▶ _Task to carry out_: Write out the data below in full. Keep it exact.

[Records that describe objects]
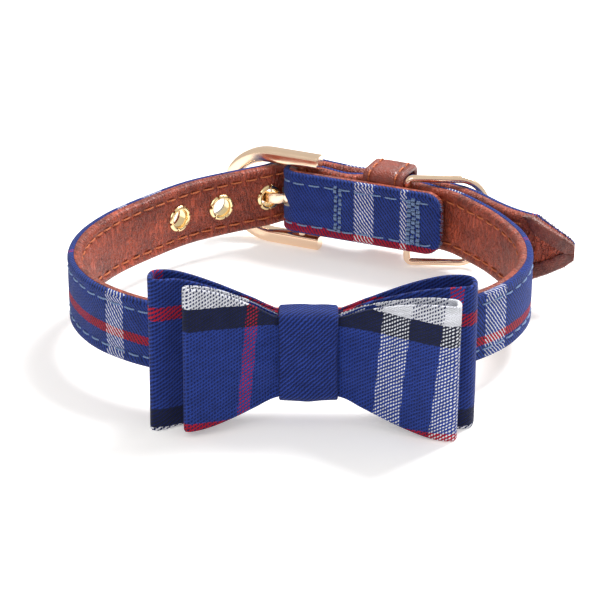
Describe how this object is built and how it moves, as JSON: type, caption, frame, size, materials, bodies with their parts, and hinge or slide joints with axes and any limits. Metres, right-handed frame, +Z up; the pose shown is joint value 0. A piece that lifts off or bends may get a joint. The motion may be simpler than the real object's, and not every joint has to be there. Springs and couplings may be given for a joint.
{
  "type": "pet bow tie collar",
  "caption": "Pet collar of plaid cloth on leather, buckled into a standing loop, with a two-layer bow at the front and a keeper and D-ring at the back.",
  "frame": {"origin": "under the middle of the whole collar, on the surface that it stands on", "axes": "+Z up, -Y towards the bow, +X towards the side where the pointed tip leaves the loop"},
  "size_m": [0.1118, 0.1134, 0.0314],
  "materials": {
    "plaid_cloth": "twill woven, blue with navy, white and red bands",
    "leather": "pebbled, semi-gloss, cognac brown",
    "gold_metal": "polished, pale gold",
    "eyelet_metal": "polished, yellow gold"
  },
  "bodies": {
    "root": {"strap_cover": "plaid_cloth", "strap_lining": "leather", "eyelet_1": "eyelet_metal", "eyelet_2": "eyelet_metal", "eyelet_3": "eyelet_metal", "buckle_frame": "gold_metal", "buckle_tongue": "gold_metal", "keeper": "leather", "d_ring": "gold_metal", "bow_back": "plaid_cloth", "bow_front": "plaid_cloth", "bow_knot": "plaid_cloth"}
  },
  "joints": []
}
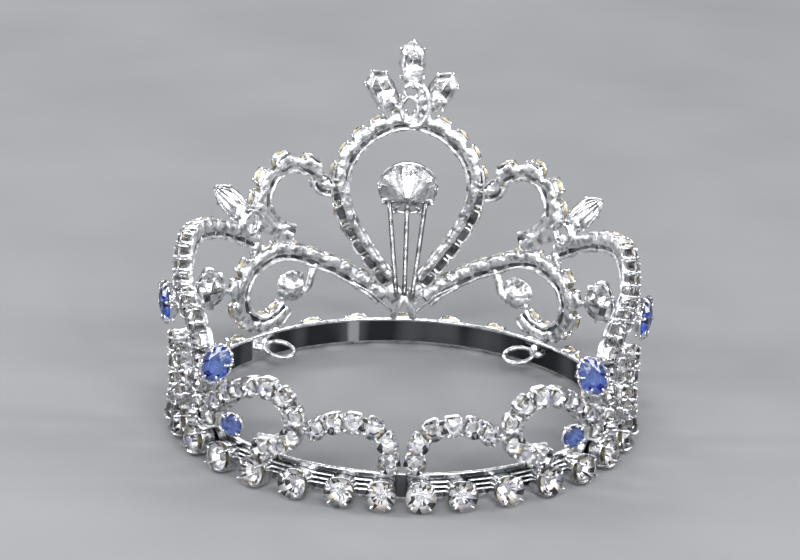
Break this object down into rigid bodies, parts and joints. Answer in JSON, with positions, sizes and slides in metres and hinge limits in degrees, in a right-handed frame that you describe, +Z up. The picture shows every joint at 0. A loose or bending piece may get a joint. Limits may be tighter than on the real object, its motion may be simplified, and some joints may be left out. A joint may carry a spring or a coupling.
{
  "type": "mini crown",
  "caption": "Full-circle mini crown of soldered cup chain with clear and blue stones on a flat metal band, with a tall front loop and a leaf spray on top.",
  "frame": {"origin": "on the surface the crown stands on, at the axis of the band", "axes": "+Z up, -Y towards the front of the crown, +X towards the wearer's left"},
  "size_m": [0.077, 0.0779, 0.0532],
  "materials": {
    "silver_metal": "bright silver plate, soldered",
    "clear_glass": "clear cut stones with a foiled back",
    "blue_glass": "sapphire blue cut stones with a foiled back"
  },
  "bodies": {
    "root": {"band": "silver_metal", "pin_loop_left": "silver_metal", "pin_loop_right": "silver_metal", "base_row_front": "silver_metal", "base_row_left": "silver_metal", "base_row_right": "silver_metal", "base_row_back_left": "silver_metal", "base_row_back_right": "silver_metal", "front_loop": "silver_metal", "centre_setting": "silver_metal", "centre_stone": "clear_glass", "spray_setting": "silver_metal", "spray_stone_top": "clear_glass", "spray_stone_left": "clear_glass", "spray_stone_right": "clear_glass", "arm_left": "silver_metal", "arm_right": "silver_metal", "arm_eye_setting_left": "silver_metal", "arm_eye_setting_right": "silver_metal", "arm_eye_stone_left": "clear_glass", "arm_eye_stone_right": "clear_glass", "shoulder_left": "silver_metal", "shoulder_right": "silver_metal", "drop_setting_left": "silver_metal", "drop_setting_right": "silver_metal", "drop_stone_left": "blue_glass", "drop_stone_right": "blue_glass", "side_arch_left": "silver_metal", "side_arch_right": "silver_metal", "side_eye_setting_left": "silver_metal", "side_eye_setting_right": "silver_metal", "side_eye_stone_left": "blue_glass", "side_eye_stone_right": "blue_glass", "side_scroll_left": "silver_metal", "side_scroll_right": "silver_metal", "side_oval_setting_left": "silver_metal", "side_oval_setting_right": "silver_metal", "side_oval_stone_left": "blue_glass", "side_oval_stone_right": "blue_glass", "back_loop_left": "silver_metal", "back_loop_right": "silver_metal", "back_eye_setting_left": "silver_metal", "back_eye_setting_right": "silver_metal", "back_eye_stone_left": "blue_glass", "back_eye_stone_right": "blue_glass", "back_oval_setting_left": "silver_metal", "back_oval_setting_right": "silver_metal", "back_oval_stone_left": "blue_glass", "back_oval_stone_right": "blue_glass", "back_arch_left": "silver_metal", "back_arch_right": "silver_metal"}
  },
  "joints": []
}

▶ _Problem solution_:
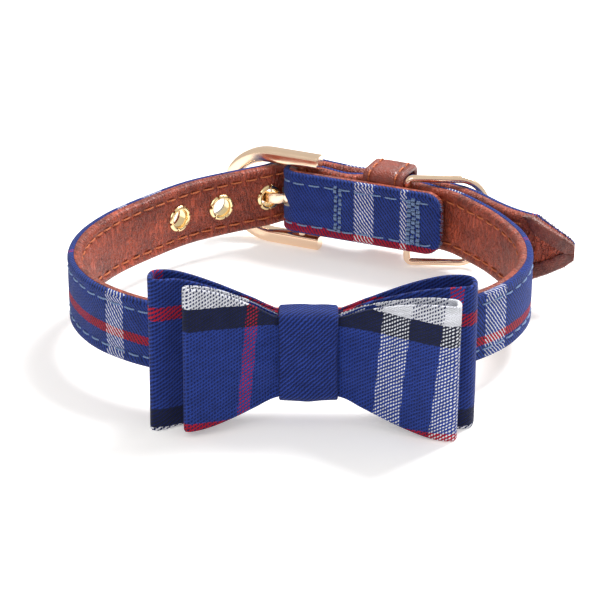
Describe how this object is built and how it moves, as JSON: type, caption, frame, size, materials, bodies with their parts, and hinge or slide joints with axes and any limits. Metres, right-handed frame, +Z up; the pose shown is joint value 0. A piece that lifts off or bends may get a joint. The motion may be simpler than the real object's, and not every joint has to be there. Springs and couplings may be given for a joint.
{
  "type": "pet bow tie collar",
  "caption": "Pet collar of plaid cloth on leather, buckled into a standing loop, with a two-layer bow at the front and a keeper and D-ring at the back.",
  "frame": {"origin": "under the middle of the whole collar, on the surface that it stands on", "axes": "+Z up, -Y towards the bow, +X towards the side where the pointed tip leaves the loop"},
  "size_m": [0.1118, 0.1134, 0.0314],
  "materials": {
    "plaid_cloth": "twill woven, blue with navy, white and red bands",
    "leather": "pebbled, semi-gloss, cognac brown",
    "gold_metal": "polished, pale gold",
    "eyelet_metal": "polished, yellow gold"
  },
  "bodies": {
    "root": {"strap_cover": "plaid_cloth", "strap_lining": "leather", "eyelet_1": "eyelet_metal", "eyelet_2": "eyelet_metal", "eyelet_3": "eyelet_metal", "buckle_frame": "gold_metal", "buckle_tongue": "gold_metal", "keeper": "leather", "d_ring": "gold_metal", "bow_back": "plaid_cloth", "bow_front": "plaid_cloth", "bow_knot": "plaid_cloth"}
  },
  "joints": []
}
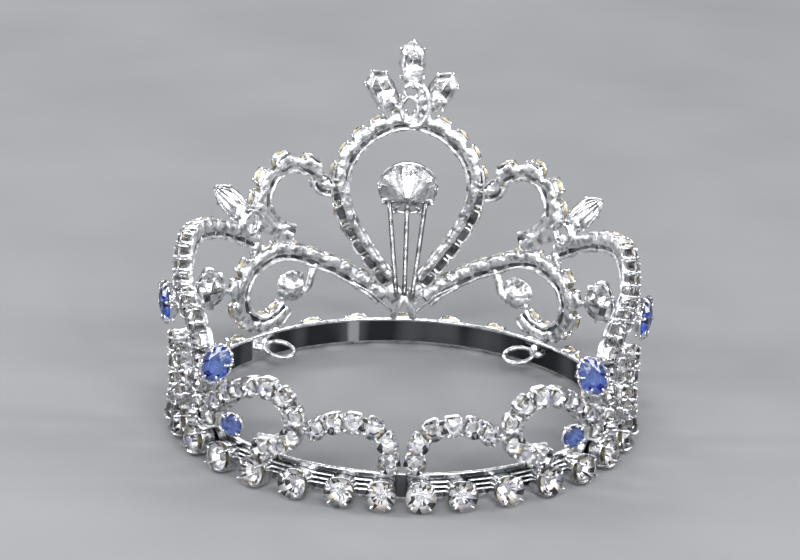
Break this object down into rigid bodies, parts and joints. Answer in JSON, with positions, sizes and slides in metres and hinge limits in degrees, in a right-handed frame that you describe, +Z up. The picture shows every joint at 0. A loose or bending piece may get a joint. Limits may be tighter than on the real object, its motion may be simplified, and some joints may be left out. A joint may carry a spring or a coupling.
{
  "type": "mini crown",
  "caption": "Full-circle mini crown of soldered cup chain with clear and blue stones on a flat metal band, with a tall front loop and a leaf spray on top.",
  "frame": {"origin": "on the surface the crown stands on, at the axis of the band", "axes": "+Z up, -Y towards the front of the crown, +X towards the wearer's left"},
  "size_m": [0.077, 0.0779, 0.0532],
  "materials": {
    "silver_metal": "bright silver plate, soldered",
    "clear_glass": "clear cut stones with a foiled back",
    "blue_glass": "sapphire blue cut stones with a foiled back"
  },
  "bodies": {
    "root": {"band": "silver_metal", "pin_loop_left": "silver_metal", "pin_loop_right": "silver_metal", "base_row_front": "silver_metal", "base_row_left": "silver_metal", "base_row_right": "silver_metal", "base_row_back_left": "silver_metal", "base_row_back_right": "silver_metal", "front_loop": "silver_metal", "centre_setting": "silver_metal", "centre_stone": "clear_glass", "spray_setting": "silver_metal", "spray_stone_top": "clear_glass", "spray_stone_left": "clear_glass", "spray_stone_right": "clear_glass", "arm_left": "silver_metal", "arm_right": "silver_metal", "arm_eye_setting_left": "silver_metal", "arm_eye_setting_right": "silver_metal", "arm_eye_stone_left": "clear_glass", "arm_eye_stone_right": "clear_glass", "shoulder_left": "silver_metal", "shoulder_right": "silver_metal", "drop_setting_left": "silver_metal", "drop_setting_right": "silver_metal", "drop_stone_left": "blue_glass", "drop_stone_right": "blue_glass", "side_arch_left": "silver_metal", "side_arch_right": "silver_metal", "side_eye_setting_left": "silver_metal", "side_eye_setting_right": "silver_metal", "side_eye_stone_left": "blue_glass", "side_eye_stone_right": "blue_glass", "side_scroll_left": "silver_metal", "side_scroll_right": "silver_metal", "side_oval_setting_left": "silver_metal", "side_oval_setting_right": "silver_metal", "side_oval_stone_left": "blue_glass", "side_oval_stone_right": "blue_glass", "back_loop_left": "silver_metal", "back_loop_right": "silver_metal", "back_eye_setting_left": "silver_metal", "back_eye_setting_right": "silver_metal", "back_eye_stone_left": "blue_glass", "back_eye_stone_right": "blue_glass", "back_oval_setting_left": "silver_metal", "back_oval_setting_right": "silver_metal", "back_oval_stone_left": "blue_glass", "back_oval_stone_right": "blue_glass", "back_arch_left": "silver_metal", "back_arch_right": "silver_metal"}
  },
  "joints": []
}